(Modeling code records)
(begin)

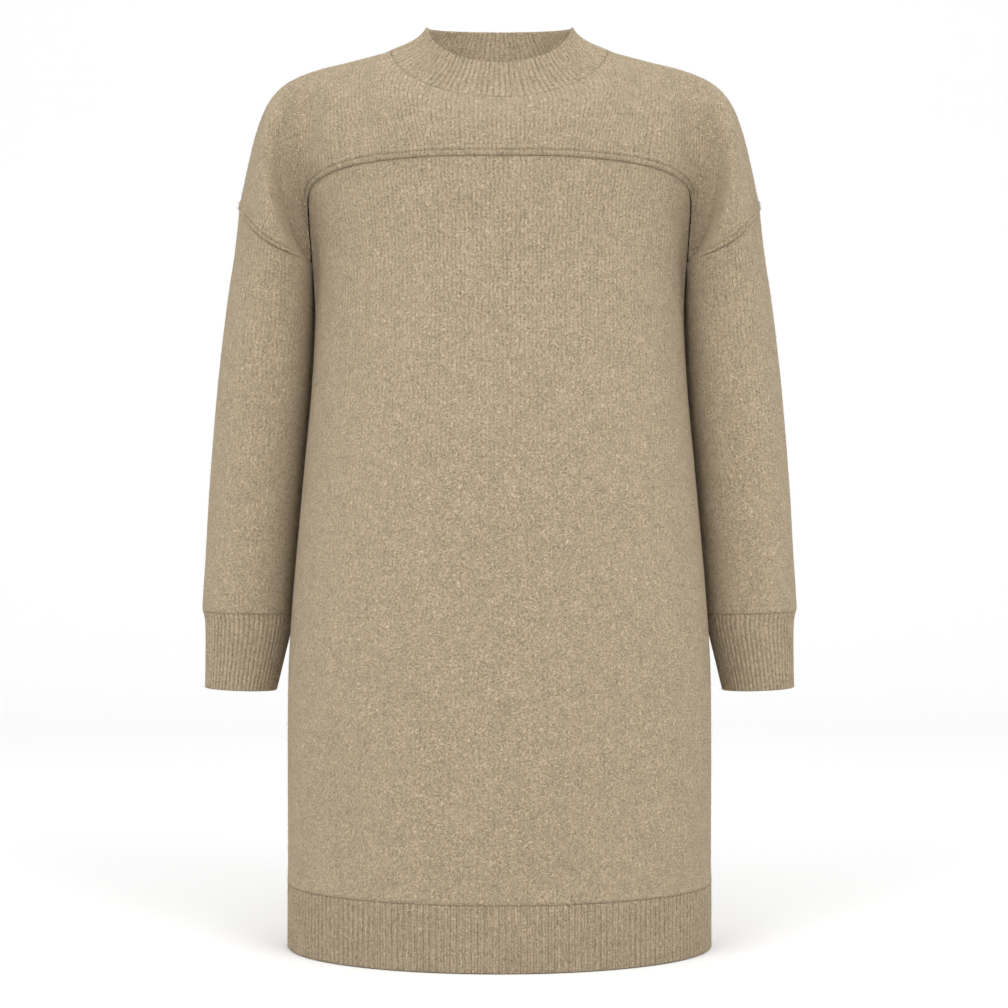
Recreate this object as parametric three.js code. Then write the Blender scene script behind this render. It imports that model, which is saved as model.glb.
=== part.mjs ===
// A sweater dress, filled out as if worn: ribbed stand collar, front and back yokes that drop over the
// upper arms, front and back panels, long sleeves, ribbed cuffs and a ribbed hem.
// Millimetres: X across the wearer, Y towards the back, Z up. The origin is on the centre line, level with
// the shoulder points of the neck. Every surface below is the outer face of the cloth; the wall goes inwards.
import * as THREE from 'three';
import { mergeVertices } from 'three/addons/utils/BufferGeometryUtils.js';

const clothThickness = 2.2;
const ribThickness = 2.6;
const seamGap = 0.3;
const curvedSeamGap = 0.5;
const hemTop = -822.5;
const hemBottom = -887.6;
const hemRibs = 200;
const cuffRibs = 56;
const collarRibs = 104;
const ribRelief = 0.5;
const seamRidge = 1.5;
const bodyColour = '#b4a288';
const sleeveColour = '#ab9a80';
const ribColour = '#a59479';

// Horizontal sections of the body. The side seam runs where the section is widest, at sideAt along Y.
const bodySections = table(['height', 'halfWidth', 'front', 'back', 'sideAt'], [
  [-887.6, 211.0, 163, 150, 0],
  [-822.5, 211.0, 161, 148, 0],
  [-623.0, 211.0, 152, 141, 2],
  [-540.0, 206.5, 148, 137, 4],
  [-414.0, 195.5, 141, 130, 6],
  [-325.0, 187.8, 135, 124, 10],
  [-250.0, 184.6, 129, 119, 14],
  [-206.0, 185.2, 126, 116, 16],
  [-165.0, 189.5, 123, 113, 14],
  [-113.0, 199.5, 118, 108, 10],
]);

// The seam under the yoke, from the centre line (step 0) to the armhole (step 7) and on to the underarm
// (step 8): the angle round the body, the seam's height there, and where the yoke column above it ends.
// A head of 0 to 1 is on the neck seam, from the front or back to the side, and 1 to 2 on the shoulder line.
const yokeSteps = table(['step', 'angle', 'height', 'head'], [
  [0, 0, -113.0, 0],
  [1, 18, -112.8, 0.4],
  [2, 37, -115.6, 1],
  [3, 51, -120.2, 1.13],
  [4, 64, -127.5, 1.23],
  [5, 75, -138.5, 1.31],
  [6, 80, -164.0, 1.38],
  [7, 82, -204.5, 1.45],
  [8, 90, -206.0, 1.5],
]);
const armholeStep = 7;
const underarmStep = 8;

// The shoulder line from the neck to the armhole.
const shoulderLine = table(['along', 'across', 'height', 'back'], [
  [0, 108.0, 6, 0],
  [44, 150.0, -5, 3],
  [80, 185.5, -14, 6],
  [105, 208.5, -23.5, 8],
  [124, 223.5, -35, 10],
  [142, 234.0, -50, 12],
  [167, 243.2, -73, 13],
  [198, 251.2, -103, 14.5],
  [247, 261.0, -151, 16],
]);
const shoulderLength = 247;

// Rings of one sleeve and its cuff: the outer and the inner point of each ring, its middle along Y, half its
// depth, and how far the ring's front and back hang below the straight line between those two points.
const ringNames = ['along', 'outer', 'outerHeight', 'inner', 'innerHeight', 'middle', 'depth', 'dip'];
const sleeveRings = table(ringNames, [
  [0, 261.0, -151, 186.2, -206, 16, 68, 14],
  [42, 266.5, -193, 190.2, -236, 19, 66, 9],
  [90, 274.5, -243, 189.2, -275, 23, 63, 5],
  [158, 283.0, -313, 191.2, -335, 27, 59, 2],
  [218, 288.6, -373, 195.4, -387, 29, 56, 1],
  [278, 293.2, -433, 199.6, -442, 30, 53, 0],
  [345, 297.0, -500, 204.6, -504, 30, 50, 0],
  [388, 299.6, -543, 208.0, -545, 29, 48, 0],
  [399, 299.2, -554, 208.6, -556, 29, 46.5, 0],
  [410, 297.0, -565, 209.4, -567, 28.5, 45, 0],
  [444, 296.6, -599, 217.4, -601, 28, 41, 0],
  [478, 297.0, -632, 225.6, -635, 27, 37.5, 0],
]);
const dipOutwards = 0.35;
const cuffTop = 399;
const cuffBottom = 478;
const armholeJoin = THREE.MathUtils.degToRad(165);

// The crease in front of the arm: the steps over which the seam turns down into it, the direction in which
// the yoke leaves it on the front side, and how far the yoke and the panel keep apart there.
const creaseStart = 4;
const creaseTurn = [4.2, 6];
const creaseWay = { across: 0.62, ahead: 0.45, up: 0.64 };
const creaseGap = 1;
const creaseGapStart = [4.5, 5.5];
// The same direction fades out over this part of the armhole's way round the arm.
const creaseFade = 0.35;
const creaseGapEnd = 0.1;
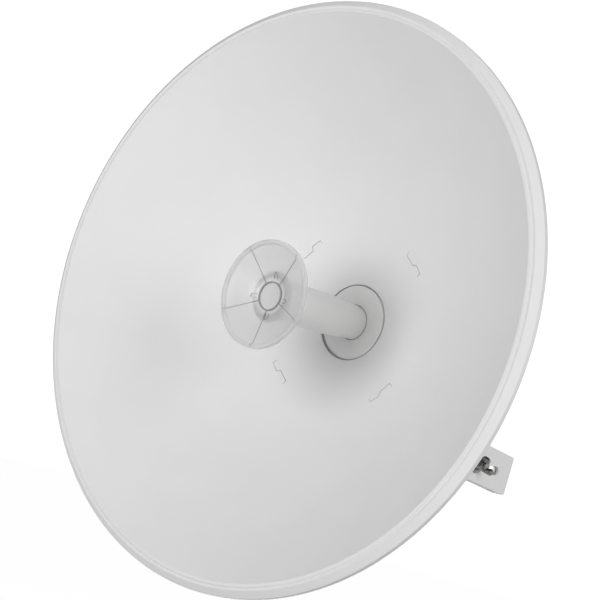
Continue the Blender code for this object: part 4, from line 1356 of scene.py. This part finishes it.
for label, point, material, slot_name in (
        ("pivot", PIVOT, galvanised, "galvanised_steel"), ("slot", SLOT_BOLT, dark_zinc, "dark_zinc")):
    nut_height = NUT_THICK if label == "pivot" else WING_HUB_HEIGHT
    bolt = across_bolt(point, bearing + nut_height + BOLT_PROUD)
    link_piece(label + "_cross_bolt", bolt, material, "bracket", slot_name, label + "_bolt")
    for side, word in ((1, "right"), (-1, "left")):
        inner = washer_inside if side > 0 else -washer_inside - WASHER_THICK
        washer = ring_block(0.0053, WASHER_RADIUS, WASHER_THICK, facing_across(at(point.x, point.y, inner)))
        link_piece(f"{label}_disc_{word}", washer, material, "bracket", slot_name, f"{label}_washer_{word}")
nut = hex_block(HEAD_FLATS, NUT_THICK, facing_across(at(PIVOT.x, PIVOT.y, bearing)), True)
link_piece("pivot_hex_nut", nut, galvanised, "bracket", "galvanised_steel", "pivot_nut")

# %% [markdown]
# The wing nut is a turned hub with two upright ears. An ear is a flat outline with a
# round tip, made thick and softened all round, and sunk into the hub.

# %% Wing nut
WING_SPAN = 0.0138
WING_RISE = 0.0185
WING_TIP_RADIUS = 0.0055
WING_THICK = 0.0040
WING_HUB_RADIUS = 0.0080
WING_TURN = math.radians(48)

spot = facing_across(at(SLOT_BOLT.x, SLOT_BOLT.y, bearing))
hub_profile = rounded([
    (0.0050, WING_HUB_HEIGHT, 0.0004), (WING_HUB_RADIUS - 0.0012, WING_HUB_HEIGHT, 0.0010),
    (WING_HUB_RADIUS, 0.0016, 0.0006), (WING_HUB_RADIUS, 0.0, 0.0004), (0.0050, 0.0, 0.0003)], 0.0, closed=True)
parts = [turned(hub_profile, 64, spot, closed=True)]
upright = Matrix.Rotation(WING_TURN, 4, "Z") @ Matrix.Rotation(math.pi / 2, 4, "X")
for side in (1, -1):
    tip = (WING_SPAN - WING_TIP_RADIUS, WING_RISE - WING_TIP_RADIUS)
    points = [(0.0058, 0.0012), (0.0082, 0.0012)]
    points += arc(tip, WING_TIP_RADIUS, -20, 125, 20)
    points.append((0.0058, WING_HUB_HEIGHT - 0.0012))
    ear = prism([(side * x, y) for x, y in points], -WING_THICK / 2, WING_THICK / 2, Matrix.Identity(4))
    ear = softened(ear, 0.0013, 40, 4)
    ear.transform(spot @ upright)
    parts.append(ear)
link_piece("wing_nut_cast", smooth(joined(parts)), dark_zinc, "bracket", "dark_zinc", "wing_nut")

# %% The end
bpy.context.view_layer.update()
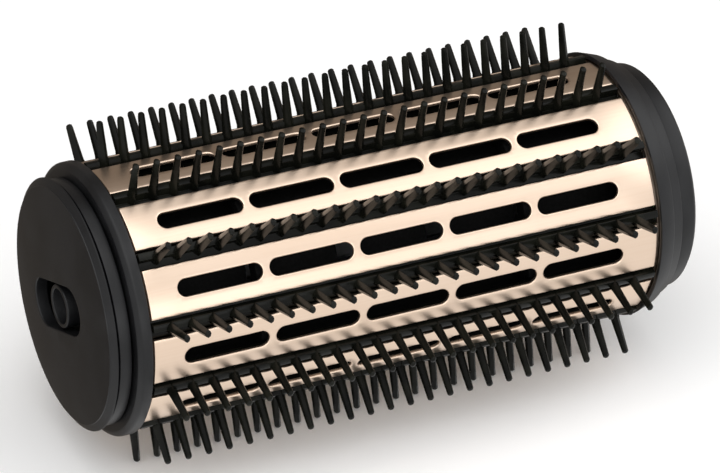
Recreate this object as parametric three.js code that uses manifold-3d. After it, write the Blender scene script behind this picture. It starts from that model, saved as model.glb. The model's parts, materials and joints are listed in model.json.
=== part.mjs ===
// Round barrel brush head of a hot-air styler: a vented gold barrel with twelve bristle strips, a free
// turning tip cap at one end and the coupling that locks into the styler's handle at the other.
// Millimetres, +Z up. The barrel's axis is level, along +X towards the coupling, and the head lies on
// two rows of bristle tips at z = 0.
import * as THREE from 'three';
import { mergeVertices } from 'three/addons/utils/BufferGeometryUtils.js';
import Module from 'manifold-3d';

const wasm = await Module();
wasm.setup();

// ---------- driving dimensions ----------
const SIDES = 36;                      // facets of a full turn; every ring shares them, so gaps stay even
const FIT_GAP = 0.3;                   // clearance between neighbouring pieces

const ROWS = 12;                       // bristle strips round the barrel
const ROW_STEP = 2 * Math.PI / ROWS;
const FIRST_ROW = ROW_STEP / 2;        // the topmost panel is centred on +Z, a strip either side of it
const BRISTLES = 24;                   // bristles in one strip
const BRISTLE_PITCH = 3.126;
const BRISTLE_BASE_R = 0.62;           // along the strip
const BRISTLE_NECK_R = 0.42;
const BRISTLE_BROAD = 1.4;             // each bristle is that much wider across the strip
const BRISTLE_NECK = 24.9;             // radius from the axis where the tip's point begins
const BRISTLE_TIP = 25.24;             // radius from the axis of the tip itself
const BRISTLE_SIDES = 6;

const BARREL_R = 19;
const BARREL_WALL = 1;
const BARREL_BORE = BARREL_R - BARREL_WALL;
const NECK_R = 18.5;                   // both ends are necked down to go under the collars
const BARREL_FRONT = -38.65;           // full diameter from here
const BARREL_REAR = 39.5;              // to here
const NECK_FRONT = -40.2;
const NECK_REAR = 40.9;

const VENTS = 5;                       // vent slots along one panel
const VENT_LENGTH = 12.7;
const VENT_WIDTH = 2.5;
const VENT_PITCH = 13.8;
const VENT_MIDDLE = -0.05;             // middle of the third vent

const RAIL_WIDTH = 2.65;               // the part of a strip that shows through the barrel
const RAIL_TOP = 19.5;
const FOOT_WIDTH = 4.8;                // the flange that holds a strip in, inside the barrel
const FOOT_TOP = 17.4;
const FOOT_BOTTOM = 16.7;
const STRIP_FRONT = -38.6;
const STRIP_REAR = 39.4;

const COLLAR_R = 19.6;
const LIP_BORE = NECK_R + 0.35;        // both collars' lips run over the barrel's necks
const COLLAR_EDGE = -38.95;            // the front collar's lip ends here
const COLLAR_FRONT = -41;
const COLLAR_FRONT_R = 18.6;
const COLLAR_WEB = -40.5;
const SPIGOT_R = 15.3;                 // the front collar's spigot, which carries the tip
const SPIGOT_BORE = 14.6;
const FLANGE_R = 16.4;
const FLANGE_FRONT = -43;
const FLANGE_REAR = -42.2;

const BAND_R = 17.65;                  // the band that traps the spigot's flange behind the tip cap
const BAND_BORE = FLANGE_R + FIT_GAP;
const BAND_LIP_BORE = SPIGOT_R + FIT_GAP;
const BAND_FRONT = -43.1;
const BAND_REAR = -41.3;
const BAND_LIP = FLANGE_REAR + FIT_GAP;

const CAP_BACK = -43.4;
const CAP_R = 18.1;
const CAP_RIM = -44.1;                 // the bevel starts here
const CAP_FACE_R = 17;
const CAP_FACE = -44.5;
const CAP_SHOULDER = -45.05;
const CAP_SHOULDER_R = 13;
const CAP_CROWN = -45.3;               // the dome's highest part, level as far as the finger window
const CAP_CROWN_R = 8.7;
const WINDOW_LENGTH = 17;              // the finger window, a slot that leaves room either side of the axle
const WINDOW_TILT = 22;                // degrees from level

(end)

(Required task) Print, unaltered, every line from the beginning of the material down to the line with "const ribColour = '#a59479';".

(Full answer)
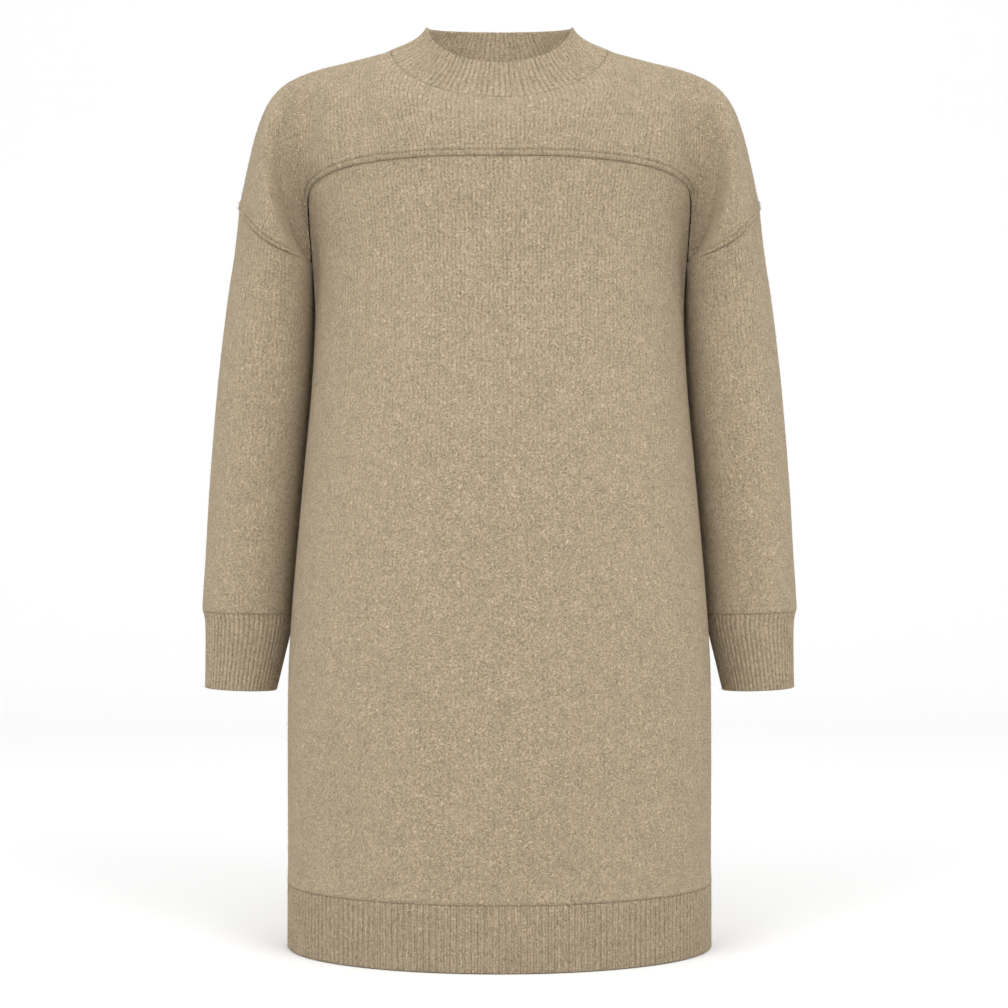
Recreate this object as parametric three.js code. Then write the Blender scene script behind this render. It imports that model, which is saved as model.glb.
=== part.mjs ===
// A sweater dress, filled out as if worn: ribbed stand collar, front and back yokes that drop over the
// upper arms, front and back panels, long sleeves, ribbed cuffs and a ribbed hem.
// Millimetres: X across the wearer, Y towards the back, Z up. The origin is on the centre line, level with
// the shoulder points of the neck. Every surface below is the outer face of the cloth; the wall goes inwards.
import * as THREE from 'three';
import { mergeVertices } from 'three/addons/utils/BufferGeometryUtils.js';

const clothThickness = 2.2;
const ribThickness = 2.6;
const seamGap = 0.3;
const curvedSeamGap = 0.5;
const hemTop = -822.5;
const hemBottom = -887.6;
const hemRibs = 200;
const cuffRibs = 56;
const collarRibs = 104;
const ribRelief = 0.5;
const seamRidge = 1.5;
const bodyColour = '#b4a288';
const sleeveColour = '#ab9a80';
const ribColour = '#a59479';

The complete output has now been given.